→ **AIM**: Identify all lines of the data containing the string "from" and copy them.

→ **SOURCE MATERIAL**:

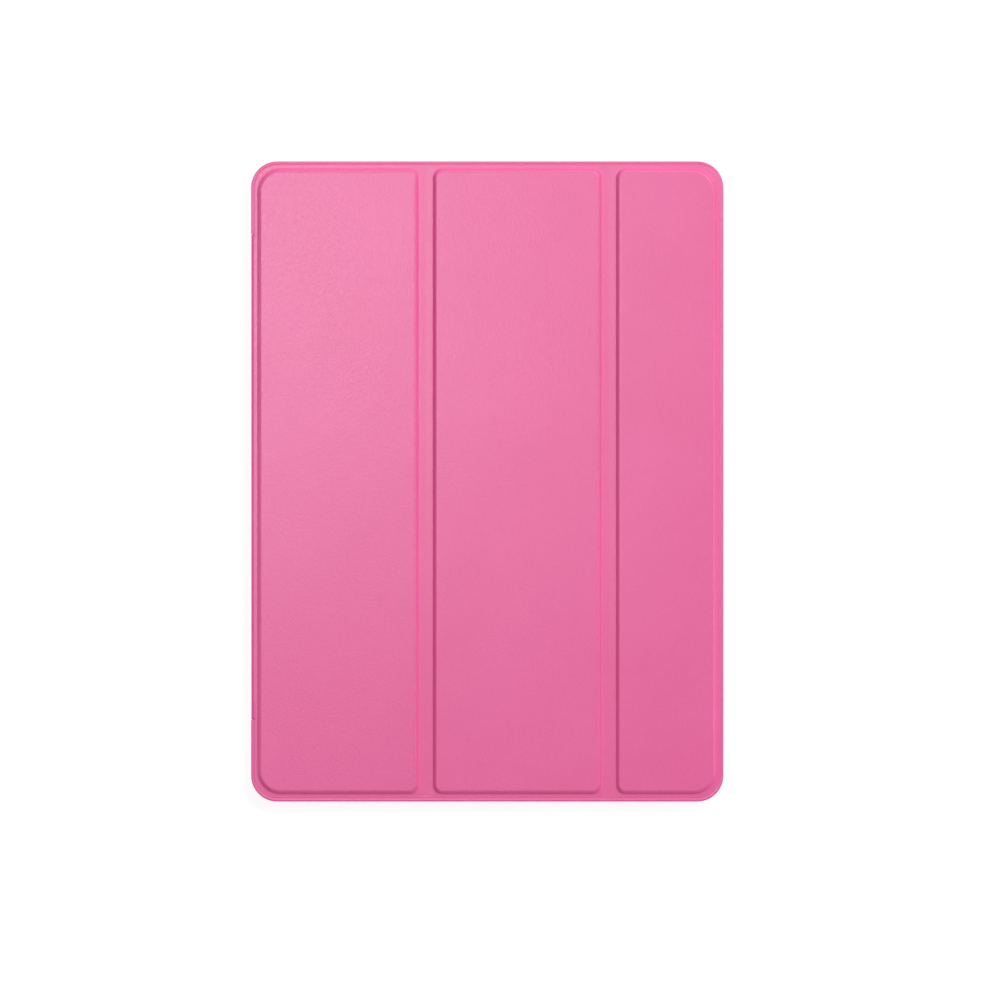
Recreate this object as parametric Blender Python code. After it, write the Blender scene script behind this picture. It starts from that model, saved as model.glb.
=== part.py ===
"""Trifold leather case for an eleven-inch tablet: a hard tray with a folding cover.

The closed case lies on its back. +Z points out of the front cover, +Y towards the tablet's top
edge, and the spine runs along the -X edge. The origin is the centre of the base. Every length
below is in millimetres, and mm() turns it into metres.

The outer leather and the lining are each one sheet on the real case. Here each is cut at the
panels' feet into rigid stretches and fold strips, because every stretch moves with its own body.
"""

import math

import bmesh
import bpy
from mathutils import Matrix

# The tablet that the case holds
TABLET_WIDTH = 178.5
TABLET_LENGTH = 247.6
TABLET_THICK = 6.1
TABLET_CORNER = 7.6
FIT = 0.2  # clearance on each side of the tablet

# Tray
WALL = 1.3
FLOOR = 1.8
LIP = 0.8  # how far, and how thick, the corner lips reach over the tablet
LIP_REACH = 22.0  # length of a lip along each side of its corner
TRAY_BOTTOM_ROUND = 1.2
TRAY_MIDDLE_X = 0.45  # the tray sits off centre to make room for the spine

# Cover
COVER_HALF_X = 92.8
COVER_HALF_Y = 125.8
COVER_CORNER = 10.2
SKIN = 0.8
LINING = 0.4
BOARD = 1.5
GLUE = 0.1  # gap left for each glue line
COVER_GAP = 0.3  # between the tray's rim and the closed cover

# Raised panels, by the x of their feet; the fold strips fill the spaces between them
FOOT_Y = 123.0
PANEL_FEET = ((-90.4, -26.8), (-21.5, 45.1), (50.4, 90.2))
SLOPE = 1.7
OUTER_CORNER = 7.6
FOLD_CORNER = 2.2
STRIP_GAP = 0.1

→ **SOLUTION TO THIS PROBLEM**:
Recreate this object as parametric Blender Python code. After it, write the Blender scene script behind this picture. It starts from that model, saved as model.glb.
from mathutils import Matrix